Post-deploy policies turn compliance from a one-time gate into an ongoing practice. Without them, your infrastructure slowly drifts away from your standards, and nobody notices until the next audit.

How the Three Points Work Together

Each point covers what the others miss. Plan-time policies stop violations before they happen. Apply-time policies catch what plan-time missed and enforce approval workflows.
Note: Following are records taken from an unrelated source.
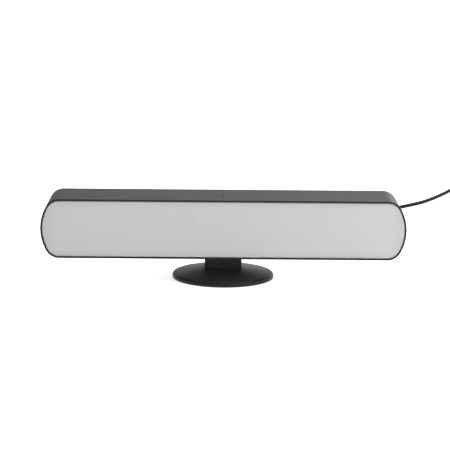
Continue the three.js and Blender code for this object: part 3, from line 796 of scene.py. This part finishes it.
def make_plug_shell():
    """The open steel sleeve with its two windows, which go through the top and the bottom."""
    low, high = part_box("usb_plug_shell")
    centre = (low + high) / 2
    half_x, half_z, wall = (high.x - low.x) / 2, (high.z - low.z) / 2, 0.35 * MM
    outer = rounded_rectangle(half_x, half_z, 0.6 * MM, 5)
    inner = rounded_rectangle(half_x - wall, half_z - wall, 0.3 * MM, 5)
    rings = []
    for outline, y in ((inner, high.y - 0.6 * MM), (inner, low.y), (outer, low.y), (outer, high.y)):
        rings.append([Vector((centre.x + x, y, centre.z + z)) for x, z in outline])
    shell = skin("plug_shell", rings, smooth_angle=40)
    for side in (-1, 1):
        x = centre.x + side * 2.6 * MM
        window_low = (x - 1.1 * MM, centre.y - 1.3 * MM, low.z - 1 * MM)
        window_high = (x + 1.1 * MM, centre.y + 0.9 * MM, high.z + 1 * MM)
        boolean(shell, box_object("window", window_low, window_high), smooth_angle=40)
    bevel(shell, 0.05 * MM, 1).limit_method = "ANGLE"
    return finish_piece(shell, "base", "plug_metal", "usb_plug_shell")


def make_plug_tongue():
    low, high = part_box("usb_plug_tongue")
    tongue = box_object("plug_contacts", low, high)
    bevel(tongue, 0.15 * MM, 2)
    return finish_piece(tongue, "base", "white_inner", "usb_plug_tongue")


# ---- Surroundings ----
def make_floor():
    """A wide white table top. It glows a little, so that the shade on it stays faint, as in the photo."""
    half = 30
    floor = box_object("floor", (-half, -half, -0.02), (half, half, 0))
    made = bpy.data.materials.new("floor")
    made.use_nodes = True
    nodes, links = made.node_tree.nodes, made.node_tree.links
    shader = nodes["Principled BSDF"]
    shader.inputs["Roughness"].default_value = 0.9
    shader.inputs["Specular IOR Level"].default_value = 0.2
    where = nodes.new("ShaderNodeTexCoord")
    cloud = noise(nodes, links, where, 6, detail=3)
    tone = nodes.new("ShaderNodeMix")
    tone.data_type = "RGBA"
    tone.inputs["A"].default_value = (0.9, 0.9, 0.9, 1)
    tone.inputs["B"].default_value = (0.92, 0.92, 0.92, 1)
    links.new(cloud.outputs["Fac"], tone.inputs["Factor"])
    links.new(tone.outputs["Result"], shader.inputs["Base Color"])
    shader.inputs["Emission Color"].default_value = (1, 1, 1, 1)
    shader.inputs["Emission Strength"].default_value = 0.76
    floor.data.materials.append(made)


def make_backdrop():
    """A pale wall far round the scene, so that a low view has something behind it. It lights nothing."""
    radius, outside, foot, top = 25, 25.1, -0.01, 14
    wall = turned("backdrop", [(radius, foot), (radius, top), (outside, top), (outside, foot)])
    made = bpy.data.materials.new("backdrop")
    made.use_nodes = True
    shader = made.node_tree.nodes["Principled BSDF"]
    shader.inputs["Base Color"].default_value = (0, 0, 0, 1)
    shader.inputs["Specular IOR Level"].default_value = 0
    shader.inputs["Emission Color"].default_value = (1, 1, 1, 1)
    shader.inputs["Emission Strength"].default_value = 1
    wall.data.materials.append(made)
    wall.visible_diffuse = wall.visible_glossy = wall.visible_transmission = False
    wall.visible_volume_scatter = wall.visible_shadow = False


def area_light(name, place, towards, size, power):
    """A rectangular panel that lights the scene and isn't seen itself."""
    data = bpy.data.lights.new(name, "AREA")
    data.shape = "RECTANGLE"
    data.size, data.size_y = size
    data.energy = power
    light = bpy.data.objects.new(name, data)
    light.location = place
    light.rotation_mode = "QUATERNION"
    light.rotation_quaternion = (Vector(towards) - Vector(place)).to_track_quat("-Z", "Y")
    light.visible_camera = False
    bpy.context.scene.collection.objects.link(light)


# How bright the room is by direction. Each row: the axis, where along it the level starts and stops changing,
# the levels at those two places, and how the row joins those above it.
WORLD_LEVELS = [
    ("Y", -0.1, 0.7, 0.14, 1.07, None),
    ("Z", 0.75, 1.0, 0.0, 2.0, "ADD"),
    ("X", -0.45, 0.45, 0.55, 1.35, "MULTIPLY"),
]


def make_light():
    """Two panels, and a room that is brightest above, brighter behind than in front and brighter on the right
    than on the left."""
    world = bpy.data.worlds.new("world")
    world.use_nodes = True
    nodes, links = world.node_tree.nodes, world.node_tree.links
    way = nodes.new("ShaderNodeTexCoord")
    split = nodes.new("ShaderNodeSeparateXYZ")
    links.new(way.outputs["Generated"], split.inputs[0])
    for axis, start, end, at_start, at_end, join in WORLD_LEVELS:
        level = nodes.new("ShaderNodeMapRange")
        level.interpolation_type = "SMOOTHSTEP"
        level.inputs["From Min"].default_value = start
        level.inputs["From Max"].default_value = end
        level.inputs["To Min"].default_value = at_start
        level.inputs["To Max"].default_value = at_end
        links.new(split.outputs[axis], level.inputs["Value"])
        if join is None:
            total = level.outputs["Result"]
            continue
        joined = nodes.new("ShaderNodeMath")
        joined.operation = join
        links.new(total, joined.inputs[0])
        links.new(level.outputs["Result"], joined.inputs[1])
        total = joined.outputs[0]
    links.new(total, nodes["Background"].inputs["Strength"])
    nodes["Background"].inputs["Color"].default_value = (1, 1, 1, 1)
    bpy.context.scene.world = world
    area_light("front_panel", place=(0.85, -0.65, 0.45), towards=(0, 0, 0.04), size=(0.7, 0.7), power=6.4)
    area_light("back_panel", place=(1.0, 1.3, 0.75), towards=(0, 0, 0.05), size=(1.2, 0.8), power=7)
    bpy.context.scene.view_settings.view_transform = "Standard"


make_camera()
dress_frame()
make_boot()
tie = make_tie()
plug = make_plug()
make_lead()
make_housing()
make_diffuser()
make_base_cover()
make_neck()
make_foot()
make_floor()
make_backdrop()
make_light()
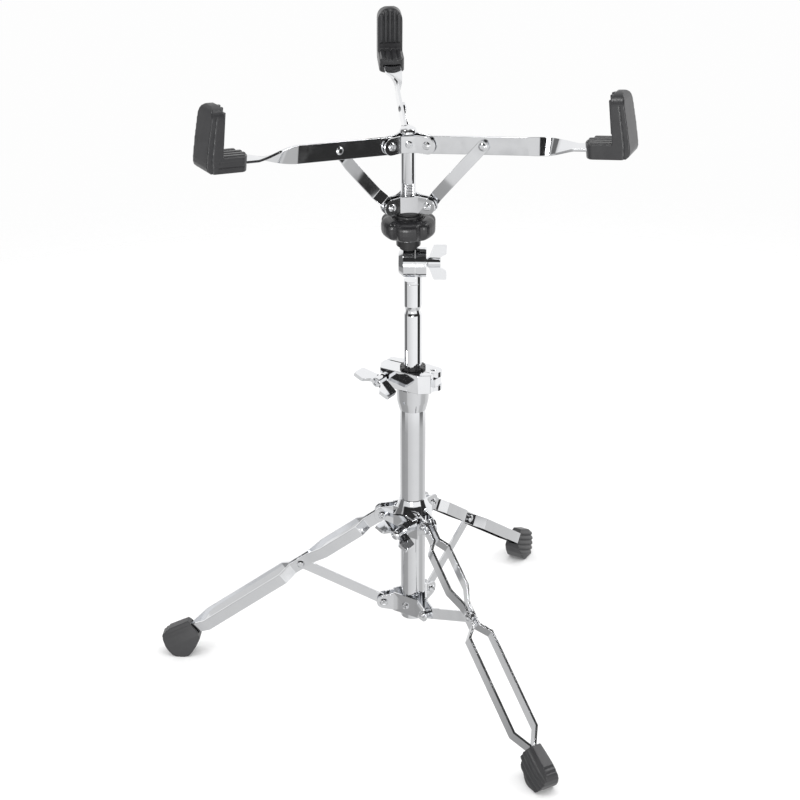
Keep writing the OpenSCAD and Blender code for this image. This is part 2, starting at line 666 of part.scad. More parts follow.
base_tube();
tube_ferrule();
clamp_body();
clamp_hinge_pin();
clamp_jaw();
clamp_bolt();
clamp_wing_nut();
height_bush();
lower_hub_plates();
lower_hub_rivets();
lower_hub_screw();
leg_hub_cap();
leg_hub_plates();
leg_hub_rivets();
leg_hub_nut();
leg_hub_wing_bolt();
left_leg_strip_a();
left_leg_strip_b();
left_leg_rivet();
left_leg_brace();
left_foot();
front_leg_strip_a();
front_leg_strip_b();
front_leg_rivet();
front_leg_brace();
front_foot();
back_leg_strip_a();
back_leg_strip_b();
back_leg_rivet();
back_leg_brace();
back_foot();
upper_tube();
tilter_lower();
tilter_upper();
tilter_bolt();
tilter_wing_nut();
stem_collar();
basket_shaft();
shaft_cap();
top_hub_plates();
top_hub_rivets();
top_hub_screw();
sliding_hub_plates();
sliding_hub_rivets();
sliding_hub_washer();
basket_knob();
left_arm();
left_arm_rivet();
left_arm_brace();
left_rest();
right_arm();
right_arm_rivet();
right_arm_brace();
right_rest();
back_arm();
back_arm_rivet();
back_arm_brace();
back_rest();
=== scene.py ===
"""A chromed snare drum stand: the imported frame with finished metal, rubber and plastic pieces around it."""

import json
import math

import bpy
from mathutils import Matrix, Vector


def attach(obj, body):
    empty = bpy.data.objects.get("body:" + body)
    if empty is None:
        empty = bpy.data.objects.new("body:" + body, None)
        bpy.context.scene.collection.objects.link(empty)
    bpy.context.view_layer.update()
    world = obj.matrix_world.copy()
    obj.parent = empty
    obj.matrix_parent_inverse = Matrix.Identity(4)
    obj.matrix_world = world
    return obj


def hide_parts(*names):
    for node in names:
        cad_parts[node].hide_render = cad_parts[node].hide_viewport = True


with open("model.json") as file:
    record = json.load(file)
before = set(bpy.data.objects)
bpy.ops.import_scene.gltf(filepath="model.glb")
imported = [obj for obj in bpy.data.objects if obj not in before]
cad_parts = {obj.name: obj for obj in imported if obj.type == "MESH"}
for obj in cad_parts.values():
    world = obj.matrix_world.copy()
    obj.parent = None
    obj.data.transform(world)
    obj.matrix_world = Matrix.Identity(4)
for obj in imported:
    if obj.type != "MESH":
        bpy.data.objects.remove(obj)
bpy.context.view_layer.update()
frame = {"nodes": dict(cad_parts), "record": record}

MM = 0.001
UP = Vector((0, 0, 1))
NODES = frame["nodes"]
JOINTS = {joint["name"]: joint for joint in frame["record"]["behaviour"]["joints"]}
MOUNTS = {mount["name"]: mount for mount in frame["record"]["mounts"]}
BODY_OF = {node: body for body, nodes in frame["record"]["behaviour"]["bodies"].items() for node in nodes}
LEGS = ("left", "front", "back")
ARMS = ("left", "right", "back")


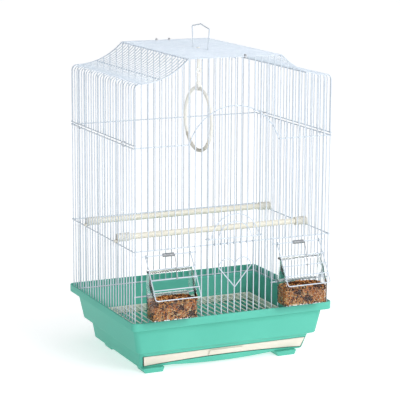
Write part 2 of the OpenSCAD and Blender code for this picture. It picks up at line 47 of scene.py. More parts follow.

Post-deploy policies detect drift and long-running issues.

The diagram below shows how the three policy checkpoints fit into a typical infrastructure pipeline:

flowchart TD A[Code Commit] --> B[Plan Phase] B --> C{Plan-Time Policy Check} C -->|Pass| D[Apply Phase] C -->|Fail| E[Block & Notify Developer] E --> A D --> F{Apply-Time Policy Check} F -->|Pass| G[Resources Created/Modified] F -->|Fail| H[Block & Require Approval] H --> D G --> I[Post-Deploy Policy Scan] I -->|Compliant| J[Monitor Continuously] I -->|Drift Detected| K[Alert Team & Remediate] K --> G

If you only run policies at plan time, manual changes bypass your rules. If you only run policies at apply time, you still create resources that violate policy before the check runs. If you only run policies after deployment, you are always reacting to problems instead of preventing them.

All three are necessary for a complete guardrail system.

Practical Checklist

Here is a quick reference for setting up policy execution points in your pipeline:

  • Plan stage: Run policies against the planned diff. Block changes that violate security, cost, or naming rules. Fail the pipeline early.
  • Apply stage: Run policies again before executing changes. Catch drift and enforce manual approval for high-risk changes.
  • Post-deploy: Schedule periodic policy scans of live infrastructure. Report violations to the team. Fix or remove non-compliant resources.

The Takeaway

Running policies in one place is not enough. Plan-time checks prevent problems before they start. Apply-time checks catch what slips through. Post-deploy checks keep your infrastructure honest over time. Build all three into your pipeline, and your policies will actually protect your infrastructure instead of just giving you a false sense of security.